Sofia was a starter at center back for his entire four year career at UCLA and earned All-Pac-12 honors in each of his last three seasons. In 2013, the communications studies major, carrying a 3.95 cumulative GPA that was the highest of all UCLA student-athletes, was named the Pac-12 Men’s Soccer Scholar Athlete of the Year. Sofia was active in service advocating for his fellow Bruin athletes as well as in community outreach efforts to introduce local middle school students to what college has to offer.
Corrado was a major component of Indiana University’s 2012 NCAA championship team and All-Big-Ten selection in his junior and senior years. A pre-dentistry major with a 3.60 GPA, the defense midfielder rounded out his time as a Hoosier with volunteer efforts aimed at providing direct health care in impoverished countries. In his just completed senior season, Corrado was a teammate of Earthquakes homegrown player signing Tommy Thompson.
“JJ spent four years at Stanford, got great grades, and is clearly smart,” said Doyle. “You talk to him and realize he’s a good fit and wants to be here and is excited to be a part of Major League Soccer. Sofia and Corrado have very similar stories.”
So far in the Earthquakes preseason, the SuperDraft trio has appeared in each of the team’s two matches, playing for a half against the Seattle Sounders and a half against the Houston Dynamo. All three players made solid contributions in their first Quakes appearances, and by all accounts have settled in nicely with the rest of the team, just as Watson expected.

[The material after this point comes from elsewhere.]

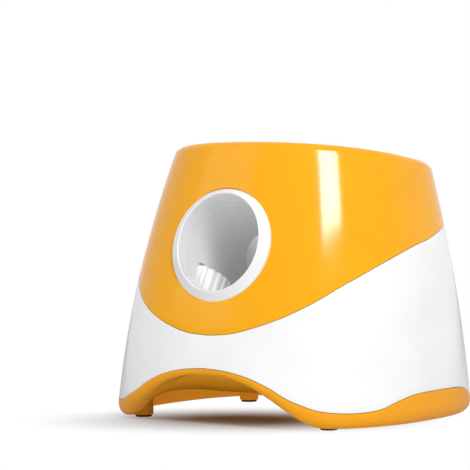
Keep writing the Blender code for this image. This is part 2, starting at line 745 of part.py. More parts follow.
def make_wheel(word, side):
    frame = wheel_frame(side)
    pivot = empty(f"{word}_wheel_axis", frame)
    half = WHEEL_THICK / 2
    rim_out = WHEEL_RADIUS - TYRE_WALL - FIT_GAP
    rim_in = rim_out - TYRE_WALL / 2
    bore = AXLE_RADIUS + AXLE_GAP
    hub = turned(f"{word}_wheel_hub",
                 [(rim_in, half), (rim_out, half), (rim_out, -half), (rim_in, -half), (rim_in, -HUB_WEB / 2),
                  (HUB_BOSS, -HUB_WEB / 2), (HUB_BOSS, -half), (bore, -half), (bore, half),
                  (HUB_BOSS, half), (HUB_BOSS, HUB_WEB / 2), (rim_in, HUB_WEB / 2)],
                 "grey_white", frame, sides=24)
    tyre = make_tyre(f"{word}_wheel_tyre", frame)
    shaft = cylinder(f"{word}_motor_shaft", AXLE_RADIUS, (0, 0, motor_top() + MOTOR_NECK_HEIGHT + FIT_GAP
                                                          + WHEEL_DROP), (0, 0, half - AXLE_GAP),
                     "steel", frame, sides=16)
    for item in (hub, tyre, shaft):
        item.parent = pivot
        item.matrix_parent_inverse = pivot.matrix_world.inverted()


def motor_top():
    """Height of a motor's mounting face in the barrel's frame."""
    return plate_top() - PLATE_THICK - FIT_GAP


def make_motor(word, side):
    x = side * wheel_x()
    frame = BARREL_FRAME @ Matrix.Translation((x, WHEEL_Y, motor_top()))
    motor = turned(f"{word}_motor", [(0, MOTOR_NECK_HEIGHT), (MOTOR_NECK, MOTOR_NECK_HEIGHT), (MOTOR_NECK, 0),
                                     (MOTOR_RADIUS, 0), (MOTOR_RADIUS, -MOTOR_LENGTH),
                                     (0, -MOTOR_LENGTH)], "steel", frame, sides=24)
    thread = PLATE_THICK + FIT_GAP
    for number, offset in enumerate((-MOTOR_SCREW_OFFSET, MOTOR_SCREW_OFFSET), 1):
        cut(motor, cylinder(f"thread_{word}_{number}", SCREW_SHANK + AXLE_GAP, (0, offset, -2 * thread),
                            (0, offset, OVERRUN), frame=frame, cutter=True, sides=12))
        seat = Vector((x, WHEEL_Y + offset, plate_top() + FIT_GAP))
        make_screw(f"{word}_motor_screw_{number}", seat, Vector((0, 0, -1)), 2 * thread, BARREL_FRAME)


# Feed arm and ball switch

def flat_outline(name, points, half_thickness, kind=None, frame=None, cutter=False):
    """A flat closed outline given thickness both ways, as a mesh that a Boolean can use."""
    curve = bpy.data.curves.new(name, 'CURVE')
    curve.dimensions = '2D'
    curve.fill_mode = 'BOTH'
    curve.extrude = half_thickness
    spline = curve.splines.new('POLY')
    spline.points.add(len(points) - 1)
    for point, (x, y) in zip(spline.points, points):
        point.co = (x, y, 0, 1)
    spline.use_cyclic_u = True
    drawn = bpy.data.objects.new(name, curve)
    PARTS.objects.link(drawn)
    bpy.context.view_layer.update()
    mesh = bpy.data.meshes.new_from_object(drawn.evaluated_get(bpy.context.evaluated_depsgraph_get()))
    bpy.data.objects.remove(drawn, do_unlink=True)
    bpy.data.curves.remove(curve)
    bm = bmesh.new()
    bm.from_mesh(mesh)
    bpy.data.meshes.remove(mesh)
    bmesh.ops.remove_doubles(bm, verts=bm.verts, dist=MM / 100)
    return add_object(name, mesh_from(bm, name), kind, frame, cutter)


def arc(centre_x, centre_y, radius, start, end, count):
    return [(centre_x + radius * math.cos(math.radians(a)), centre_y + radius * math.sin(math.radians(a)))
            for a in steps(start, end, count)]


def arm_pivot():
    return BARREL_FRAME @ Vector((0, ARM_PIVOT_Y, -ARM_PIVOT_DROP))


def make_feed_arm():
    """The arm leans back behind the ball at rest, and swings forward about a cross shaft below the barrel."""
    pivot = BARREL_FRAME @ Matrix.Translation((0, ARM_PIVOT_Y, -ARM_PIVOT_DROP))
    axis = empty("feed_arm_axis", pivot)
    upright = pivot @ Matrix.Rotation(-ARM_LEAN, 4, 'X')
    side_on = upright @ Matrix.Rotation(math.pi / 2, 4, 'Z') @ Matrix.Rotation(math.pi / 2, 4, 'X')
    outline = arc(0, 0, ARM_HUB, 180, 360, 8) + arc(0, ARM_LENGTH, ARM_TIP, 0, 180, 6)
    arm = flat_outline("feed_arm", outline, ARM_HALF_WIDTH, "grey_white", side_on)
    cut(arm, cylinder("arm_bore", ARM_AXLE + AXLE_GAP, (-ARM_HUB, 0, 0), (ARM_HUB, 0, 0), frame=pivot,
                      cutter=True, sides=20))
    shaft_end = ARM_HALF_WIDTH + GEARBOX_GAP + ARM_HALF_WIDTH
    shaft = cylinder("feed_arm_shaft", ARM_AXLE, (-ARM_HALF_WIDTH - GEARBOX_GAP, 0, 0), (shaft_end, 0, 0),
                     "steel", pivot, sides=20)
    for item in (arm, shaft):
        item.parent = axis
        item.matrix_parent_inverse = axis.matrix_world.inverted()
    middle = arm_pivot()
    low = Vector((ARM_HALF_WIDTH + GEARBOX_GAP, middle.y + GEARBOX_REAR - GEARBOX_SIZE[1],
                  PAN_HEIGHT + BASE_WALL + FIT_GAP))
    high = Vector((low.x + GEARBOX_SIZE[0], middle.y + GEARBOX_REAR, middle.z + GEARBOX_RISE))
    gearbox = box("feed_gearbox", low, high, "black", bevel=GEARBOX_EDGE)
    cut(gearbox, cylinder("gearbox_bore", ARM_AXLE + AXLE_GAP, (0, 0, 0), (shaft_end + FIT_GAP, 0, 0),
                          frame=pivot, cutter=True, sides=20))
    start = high.x + FIT_GAP
    centre = (low + high) / 2
    cylinder("feed_motor", FEED_MOTOR_RADIUS, (start, centre.y, centre.z),
             (start + FEED_MOTOR_LENGTH, centre.y, centre.z), "steel", sides=24)


def make_ball_switch():
    width, depth, height = SWITCH_SIZE
    front = BARREL_END + FIT_GAP
    plunger = cylinder("ball_switch_plunger", PLUNGER_RADIUS, (0, BARREL_LENGTH - PLUNGER_REACH, SWITCH_RISE),
                       (0, front + PLUNGER_DEPTH, SWITCH_RISE), "black", BARREL_FRAME, sides=16)
    switch = box("ball_switch", (-width / 2, front, SWITCH_RISE - height / 2),
                 (width / 2, front + depth, SWITCH_RISE + height / 2), "black", BARREL_FRAME)
    cut(switch, cylinder("plunger_bore", PLUNGER_RADIUS + FIT_GAP, (0, front - OVERRUN, SWITCH_RISE),
                         (0, front + PLUNGER_DEPTH + PLUNGER_TRAVEL + FIT_GAP, SWITCH_RISE),
                         frame=BARREL_FRAME, cutter=True, sides=16))
    return plunger


# Rear controls and power inlet

WALL_TILT = math.atan((BASE_HALF_BACK - TOP_HALF_BACK) / HEIGHT)


def back_frame(height):
    return tilted_frame(0, wall_point(math.pi, height).y, height, WALL_TILT)


PANEL_FRAME = back_frame(PANEL_HEIGHT)
PANEL_BACK = PANEL_PROUD - PANEL_THICK
BOARD_FRONT = PANEL_BACK - BOARD_SETBACK


def stadium(length, width):
    reach = (length - width) / 2
    return arc(reach, 0, width / 2, -90, 90, 6) + arc(-reach, 0, width / 2, 90, 270, 6)


def facing_out(frame, depth):
    """A frame whose Z points out of the back wall, a depth behind its face."""
    return frame @ Matrix.Translation((0, depth, 0)) @ Matrix.Rotation(-math.pi / 2, 4, 'X')


def make_panel_hole():
    return flat_outline("panel_hole", stadium(PANEL_LENGTH + 2 * FIT_GAP, PANEL_WIDTH + 2 * FIT_GAP),
                        2 * PANEL_THICK, frame=facing_out(PANEL_FRAME, 0), cutter=True)


def make_control_panel():
    panel = flat_outline("control_panel", stadium(PANEL_LENGTH, PANEL_WIDTH), PANEL_THICK / 2, "grey_white",
                         facing_out(PANEL_FRAME, PANEL_PROUD - PANEL_THICK / 2))
    add_bevel(panel, PANEL_EDGE, segments=1)
    for number, x in enumerate(post_places(), 1):
        join(panel, cylinder(f"post_{number}", POST_RADIUS, (x, PANEL_BACK + PANEL_THICK / 2, 0),
                             (x, BOARD_FRONT + FIT_GAP, 0), frame=PANEL_FRAME, cutter=True, sides=16))
        cut(panel, cylinder(f"post_thread_{number}", SCREW_SHANK + AXLE_GAP, (x, PANEL_BACK, 0),
                            (x, BOARD_FRONT - OVERRUN, 0), frame=PANEL_FRAME, cutter=True, sides=12))
    for number, (x, radius) in enumerate(button_places() + lens_places(), 1):
        cut(panel, cylinder(f"panel_bore_{number}", radius + FIT_GAP, (x, PANEL_BACK - OVERRUN, 0),
                            (x, PANEL_PROUD + OVERRUN, 0), frame=PANEL_FRAME, cutter=True, sides=24))


def post_places():
    reach = PANEL_LENGTH / 2 - POST_X
    return -reach, reach


def button_places():
    return [(POWER_BUTTON_X, BUTTON_RADIUS), (DISTANCE_BUTTON_X, BUTTON_RADIUS)]


def lens_places():
    return [(LENS_FIRST_X + LENS_STEP * i, LENS_RADIUS) for i in range(3)]


def make_button(name, x, kind):
    """A round button with a flange that keeps it in the panel, and its switch on the board behind."""
    top = PANEL_PROUD + BUTTON_PROUD
    flange_top = PANEL_BACK - FIT_GAP
    bottom = flange_top - BUTTON_FLANGE
    place = facing_out(PANEL_FRAME, 0) @ Matrix.Translation((x, 0, 0))
    turned(name, [(0, top), (BUTTON_RADIUS - BUTTON_EDGE, top), (BUTTON_RADIUS, top - BUTTON_EDGE),
                  (BUTTON_RADIUS, flange_top), (BUTTON_RADIUS + BUTTON_FLANGE_WIDTH, flange_top),
                  (BUTTON_RADIUS + BUTTON_FLANGE_WIDTH, bottom), (0, bottom)], kind, place, sides=28)
    box(name.replace("button", "switch"), (x - TACT_SIZE / 2, BOARD_FRONT + FIT_GAP, -TACT_SIZE / 2),
        (x + TACT_SIZE / 2, bottom - BUTTON_TRAVEL - FIT_GAP, TACT_SIZE / 2), "black", PANEL_FRAME)


def make_control_board():
    half = PANEL_LENGTH / 2 - BOARD_MARGIN
    tall = PANEL_WIDTH / 2 - BOARD_MARGIN
    back = BOARD_FRONT - BOARD_THICK
    board = box("control_board", (-half, back, -tall), (half, BOARD_FRONT, tall), "board", PANEL_FRAME)
    for number, x in enumerate(post_places(), 1):
        cut(board, cylinder(f"board_hole_{number}", SCREW_SHANK + AXLE_GAP, (x, back - OVERRUN, 0),
                            (x, BOARD_FRONT + OVERRUN, 0), frame=PANEL_FRAME, cutter=True, sides=12))
        make_screw(f"board_screw_{number}", Vector((x, back - FIT_GAP, 0)), Vector((0, 1, 0)),
                   BOARD_THICK + BOARD_SETBACK / 2, PANEL_FRAME)
    cylinder("buzzer", BUZZER_RADIUS, (BUZZER_X, back - FIT_GAP, 0),
             (BUZZER_X, back - FIT_GAP - BUZZER_HEIGHT, 0), "black", PANEL_FRAME, sides=24)


def make_lenses():
    for word, (x, radius) in zip(("near", "middle", "far"), lens_places()):
        cylinder(f"led_lens_{word}", radius, (x, PANEL_BACK - LENS_PROUD, 0),
                 (x, PANEL_PROUD + LENS_PROUD, 0), "lens", PANEL_FRAME, sides=16)


def make_dc_jack():
    frame = back_frame(JACK_HEIGHT)
    width, height, depth = JACK_BODY
    inside = -SHELL_WALL - FIT_GAP
    jack = box("dc_jack", (-width / 2, inside - depth, -height / 2), (width / 2, inside, height / 2),
               "black", frame)
    join(jack, cylinder("jack_neck", JACK_NECK, (0, inside - depth / 2, 0), (0, JACK_PROUD, 0), frame=frame,
                        cutter=True, sides=24))
    cut(jack, cylinder("jack_bore", JACK_BORE, (0, inside - depth / 2, 0), (0, JACK_PROUD + OVERRUN, 0),
                       frame=frame, cutter=True, sides=20))
    join(jack, cylinder("jack_pin", JACK_PIN, (0, inside - depth * .75, 0), (0, inside / 2, 0), frame=frame,
                        cutter=True, sides=12))
    return cylinder("jack_hole", JACK_NECK + FIT_GAP, (0, -2 * depth, 0), (0, depth, 0), frame=frame,
                    cutter=True, sides=24)


def main():
    ring_hole = make_muzzle_ring()
    make_upper_shell(ring_hole)
    make_lower_shell(make_panel_hole(), make_dc_jack())
    make_base(barrel_cutter("barrel_clearance", BARREL_OUTER + FIT_GAP))
    make_foot_pads()
    make_battery_tray()
    make_battery_cells()
    make_battery_door()
    make_launch_barrel()
    make_hopper_bowl()
    for word, side in (("left", -1), ("right", 1)):
        make_wheel(word, side)
        make_motor(word, side)
    make_feed_arm()
    make_ball_switch()
    make_control_panel()
    make_button("power_button", POWER_BUTTON_X, "base_orange")
    make_button("distance_button", DISTANCE_BUTTON_X, "clear_grey")
    make_control_board()
    make_lenses()


main()
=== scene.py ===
"""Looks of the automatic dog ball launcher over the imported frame: smooth shells, barrel, wheels and
controls, a material for every piece, a pale floor, studio light and the photograph's camera."""

import json
import math

import bmesh
import bpy
from mathutils import Matrix, Vector

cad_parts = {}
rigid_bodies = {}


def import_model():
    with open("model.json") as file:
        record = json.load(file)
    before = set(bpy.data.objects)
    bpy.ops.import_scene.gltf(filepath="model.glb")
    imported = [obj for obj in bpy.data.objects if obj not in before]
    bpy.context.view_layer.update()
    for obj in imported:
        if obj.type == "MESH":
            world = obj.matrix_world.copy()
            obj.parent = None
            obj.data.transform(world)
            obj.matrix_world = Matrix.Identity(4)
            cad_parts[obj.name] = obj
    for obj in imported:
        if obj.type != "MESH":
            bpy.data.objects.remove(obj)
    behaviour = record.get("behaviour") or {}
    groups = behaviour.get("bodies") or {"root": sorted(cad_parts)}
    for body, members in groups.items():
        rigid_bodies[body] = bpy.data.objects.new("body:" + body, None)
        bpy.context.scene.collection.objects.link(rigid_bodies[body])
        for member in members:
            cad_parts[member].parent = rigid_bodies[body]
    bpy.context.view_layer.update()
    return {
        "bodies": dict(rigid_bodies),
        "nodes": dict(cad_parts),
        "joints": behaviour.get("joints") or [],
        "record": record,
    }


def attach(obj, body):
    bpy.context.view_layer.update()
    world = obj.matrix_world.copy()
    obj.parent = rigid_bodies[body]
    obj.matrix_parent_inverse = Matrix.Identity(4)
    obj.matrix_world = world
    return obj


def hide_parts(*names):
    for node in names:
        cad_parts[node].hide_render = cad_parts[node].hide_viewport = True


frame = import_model()

MM = 0.001
ROOT = "root"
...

“Much of the homework we do during the college season is watching the games and seeing what they can do,” said Watson, “but we also ask a lot of questions about how they are off the field, what kind of people they are. On all those guys we got consistently positive responses.”
The Earthquakes have been blessed with a very stable locker room since the club’s return to MLS in 2008, and bringing aboard talented players that also display character becoming of a professional goes a long way to ensuring that won’t change. In Koval, Sofia, and Corrado, San Jose has three rookies that make the grade in more ways than one.
“It might sound corny,” said Doyle, “but they are really good kids, and you’d be proud to call them your own.”